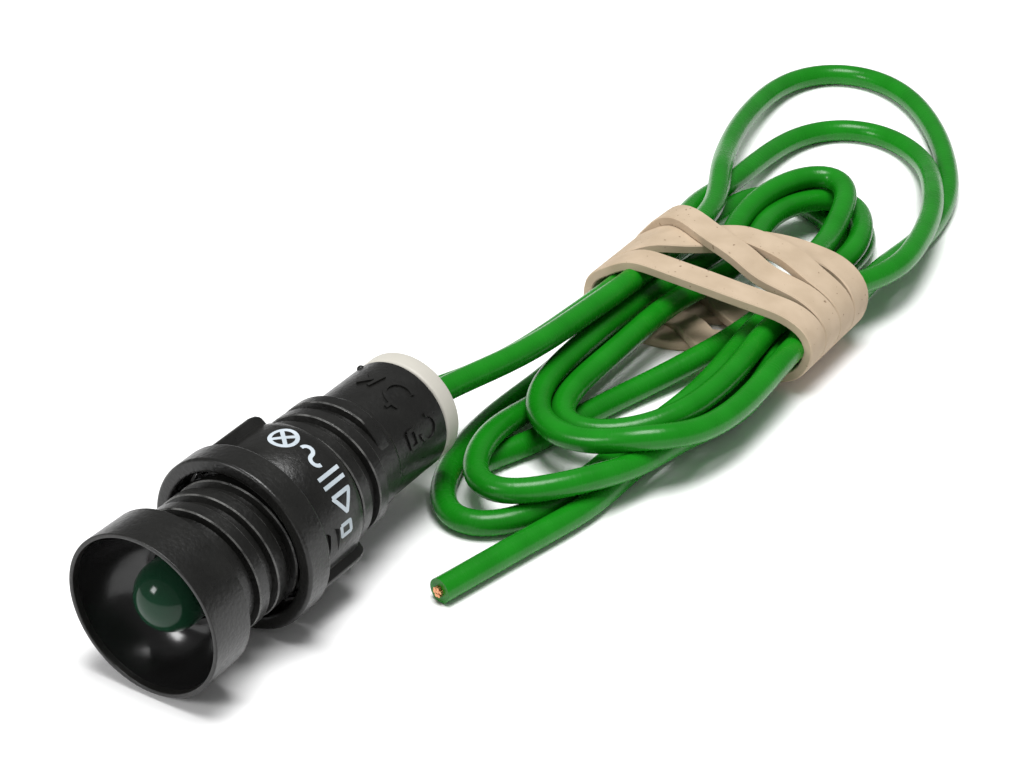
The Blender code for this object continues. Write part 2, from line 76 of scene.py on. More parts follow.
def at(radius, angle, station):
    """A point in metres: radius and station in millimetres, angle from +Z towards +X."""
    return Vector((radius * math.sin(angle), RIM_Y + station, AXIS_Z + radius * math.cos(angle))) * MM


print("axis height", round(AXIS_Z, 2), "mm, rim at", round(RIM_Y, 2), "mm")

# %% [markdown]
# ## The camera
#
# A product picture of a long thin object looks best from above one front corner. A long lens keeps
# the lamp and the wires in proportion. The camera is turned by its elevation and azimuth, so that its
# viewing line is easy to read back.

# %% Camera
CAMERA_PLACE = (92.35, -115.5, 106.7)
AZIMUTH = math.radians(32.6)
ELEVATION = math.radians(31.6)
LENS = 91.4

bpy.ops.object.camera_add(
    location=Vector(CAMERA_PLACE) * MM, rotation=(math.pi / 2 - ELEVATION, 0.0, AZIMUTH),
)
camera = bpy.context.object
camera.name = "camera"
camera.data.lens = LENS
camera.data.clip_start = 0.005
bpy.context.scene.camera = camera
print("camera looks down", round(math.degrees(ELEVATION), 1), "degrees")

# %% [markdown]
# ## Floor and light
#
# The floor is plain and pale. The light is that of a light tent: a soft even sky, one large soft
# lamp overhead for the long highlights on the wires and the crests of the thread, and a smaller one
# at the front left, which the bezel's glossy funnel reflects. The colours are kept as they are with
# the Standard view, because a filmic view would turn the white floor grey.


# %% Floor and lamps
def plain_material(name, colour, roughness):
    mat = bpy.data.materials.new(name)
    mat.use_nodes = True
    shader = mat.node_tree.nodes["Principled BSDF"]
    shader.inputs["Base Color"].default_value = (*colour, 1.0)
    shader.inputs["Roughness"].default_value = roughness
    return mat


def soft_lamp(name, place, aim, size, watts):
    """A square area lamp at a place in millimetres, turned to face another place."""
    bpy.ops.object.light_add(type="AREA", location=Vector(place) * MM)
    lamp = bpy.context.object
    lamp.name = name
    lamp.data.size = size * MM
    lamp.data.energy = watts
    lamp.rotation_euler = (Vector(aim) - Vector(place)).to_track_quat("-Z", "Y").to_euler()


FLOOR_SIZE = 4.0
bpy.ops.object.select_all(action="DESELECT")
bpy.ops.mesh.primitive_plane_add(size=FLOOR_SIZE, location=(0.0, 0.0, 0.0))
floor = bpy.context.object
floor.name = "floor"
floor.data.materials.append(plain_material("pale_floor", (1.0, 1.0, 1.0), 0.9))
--
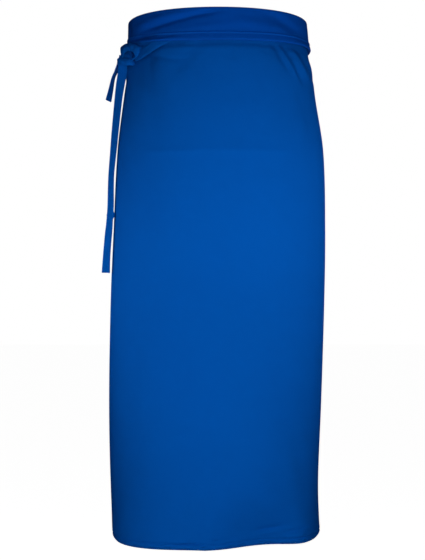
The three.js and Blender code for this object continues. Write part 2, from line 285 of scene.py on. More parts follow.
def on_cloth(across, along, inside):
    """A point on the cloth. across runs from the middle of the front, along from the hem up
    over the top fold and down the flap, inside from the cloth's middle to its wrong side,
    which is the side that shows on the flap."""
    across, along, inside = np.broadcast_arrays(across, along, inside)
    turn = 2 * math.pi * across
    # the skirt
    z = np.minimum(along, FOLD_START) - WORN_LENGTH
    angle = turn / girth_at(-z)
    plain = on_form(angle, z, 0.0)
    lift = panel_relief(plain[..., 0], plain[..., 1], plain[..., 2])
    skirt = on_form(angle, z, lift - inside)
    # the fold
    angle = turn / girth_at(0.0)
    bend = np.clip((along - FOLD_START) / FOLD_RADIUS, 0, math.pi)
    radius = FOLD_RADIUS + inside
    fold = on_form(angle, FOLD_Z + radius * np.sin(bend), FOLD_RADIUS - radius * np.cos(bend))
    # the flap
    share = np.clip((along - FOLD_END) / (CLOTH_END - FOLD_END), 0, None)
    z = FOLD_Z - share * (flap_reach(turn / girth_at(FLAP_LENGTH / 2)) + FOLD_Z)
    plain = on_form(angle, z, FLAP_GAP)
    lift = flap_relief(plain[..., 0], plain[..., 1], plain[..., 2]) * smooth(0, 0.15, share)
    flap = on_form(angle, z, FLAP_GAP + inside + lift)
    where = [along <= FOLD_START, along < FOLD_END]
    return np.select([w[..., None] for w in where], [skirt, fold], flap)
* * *
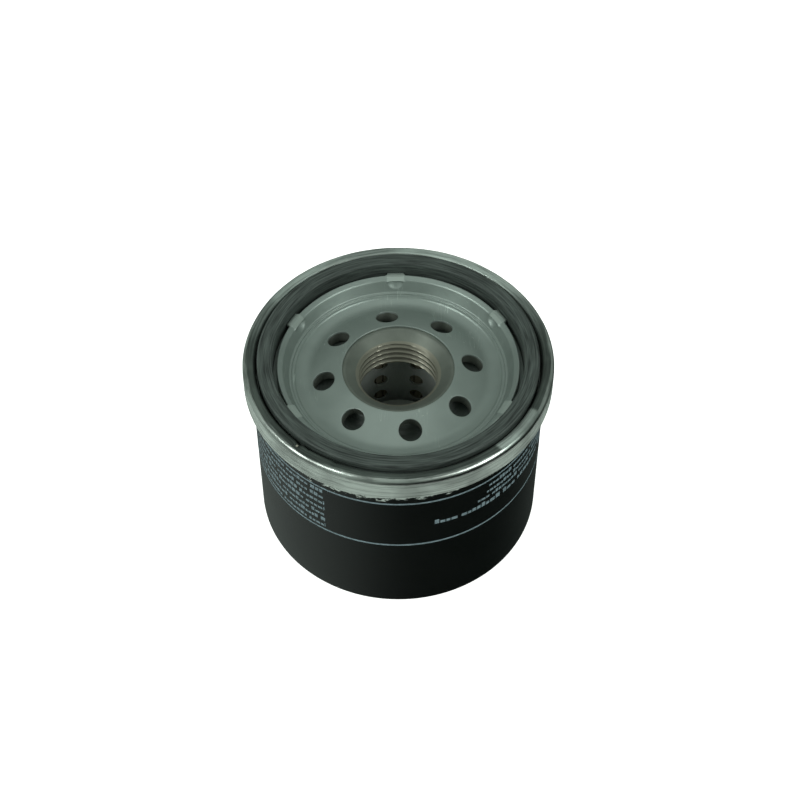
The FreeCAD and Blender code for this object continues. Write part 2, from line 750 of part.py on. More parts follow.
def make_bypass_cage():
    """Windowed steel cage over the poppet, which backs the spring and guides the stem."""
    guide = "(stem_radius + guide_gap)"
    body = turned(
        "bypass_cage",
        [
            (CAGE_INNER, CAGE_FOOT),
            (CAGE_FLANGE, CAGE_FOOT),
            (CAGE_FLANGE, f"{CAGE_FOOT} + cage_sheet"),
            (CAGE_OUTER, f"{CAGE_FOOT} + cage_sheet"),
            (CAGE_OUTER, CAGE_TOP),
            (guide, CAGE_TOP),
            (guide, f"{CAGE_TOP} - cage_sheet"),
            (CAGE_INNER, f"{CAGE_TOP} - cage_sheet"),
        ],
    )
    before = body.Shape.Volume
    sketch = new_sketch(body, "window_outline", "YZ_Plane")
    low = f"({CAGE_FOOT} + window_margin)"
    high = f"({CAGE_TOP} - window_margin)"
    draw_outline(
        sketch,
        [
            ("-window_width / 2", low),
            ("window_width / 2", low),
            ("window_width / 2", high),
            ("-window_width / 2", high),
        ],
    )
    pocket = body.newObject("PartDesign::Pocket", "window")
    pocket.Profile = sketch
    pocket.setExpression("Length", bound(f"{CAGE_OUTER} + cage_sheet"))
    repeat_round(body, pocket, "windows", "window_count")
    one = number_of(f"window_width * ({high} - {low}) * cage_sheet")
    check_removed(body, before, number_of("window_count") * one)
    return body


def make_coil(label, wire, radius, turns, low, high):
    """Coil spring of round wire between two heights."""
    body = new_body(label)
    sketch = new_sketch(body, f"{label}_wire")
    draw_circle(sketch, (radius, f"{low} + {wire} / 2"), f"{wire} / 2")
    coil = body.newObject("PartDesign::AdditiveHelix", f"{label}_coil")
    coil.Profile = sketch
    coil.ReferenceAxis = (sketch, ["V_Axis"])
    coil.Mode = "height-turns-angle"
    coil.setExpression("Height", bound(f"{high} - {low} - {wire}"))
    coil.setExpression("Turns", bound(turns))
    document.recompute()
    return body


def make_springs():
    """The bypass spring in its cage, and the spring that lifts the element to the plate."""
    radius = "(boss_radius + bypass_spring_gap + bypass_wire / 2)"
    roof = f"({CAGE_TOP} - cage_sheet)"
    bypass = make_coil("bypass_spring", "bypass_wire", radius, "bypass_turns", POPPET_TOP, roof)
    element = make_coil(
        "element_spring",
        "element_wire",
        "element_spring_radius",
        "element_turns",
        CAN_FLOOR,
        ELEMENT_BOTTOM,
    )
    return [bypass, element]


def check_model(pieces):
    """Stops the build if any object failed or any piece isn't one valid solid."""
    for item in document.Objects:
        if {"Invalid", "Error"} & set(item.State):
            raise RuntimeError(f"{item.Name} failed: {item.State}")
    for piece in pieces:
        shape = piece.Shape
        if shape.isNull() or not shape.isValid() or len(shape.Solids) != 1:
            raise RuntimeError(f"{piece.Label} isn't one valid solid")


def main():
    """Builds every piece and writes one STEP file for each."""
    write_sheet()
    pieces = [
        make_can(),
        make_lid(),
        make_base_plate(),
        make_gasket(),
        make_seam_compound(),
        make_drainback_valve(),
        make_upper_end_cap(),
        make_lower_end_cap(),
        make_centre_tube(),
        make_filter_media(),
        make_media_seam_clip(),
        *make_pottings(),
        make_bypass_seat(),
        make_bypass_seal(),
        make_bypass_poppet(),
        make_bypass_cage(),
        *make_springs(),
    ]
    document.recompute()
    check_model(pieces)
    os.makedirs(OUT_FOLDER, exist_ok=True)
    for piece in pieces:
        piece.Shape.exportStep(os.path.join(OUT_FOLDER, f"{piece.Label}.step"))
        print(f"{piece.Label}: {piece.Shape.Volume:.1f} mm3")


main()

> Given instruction
Begin with the line containing "The Blender code", end with the line containing "return Vector((radius *", and transcribe exactly every line in that span, with nothing added.

> Full output
The Blender code for this object continues. Write part 2, from line 76 of scene.py on. More parts follow.
def at(radius, angle, station):
    """A point in metres: radius and station in millimetres, angle from +Z towards +X."""
    return Vector((radius * math.sin(angle), RIM_Y + station, AXIS_Z + radius * math.cos(angle))) * MM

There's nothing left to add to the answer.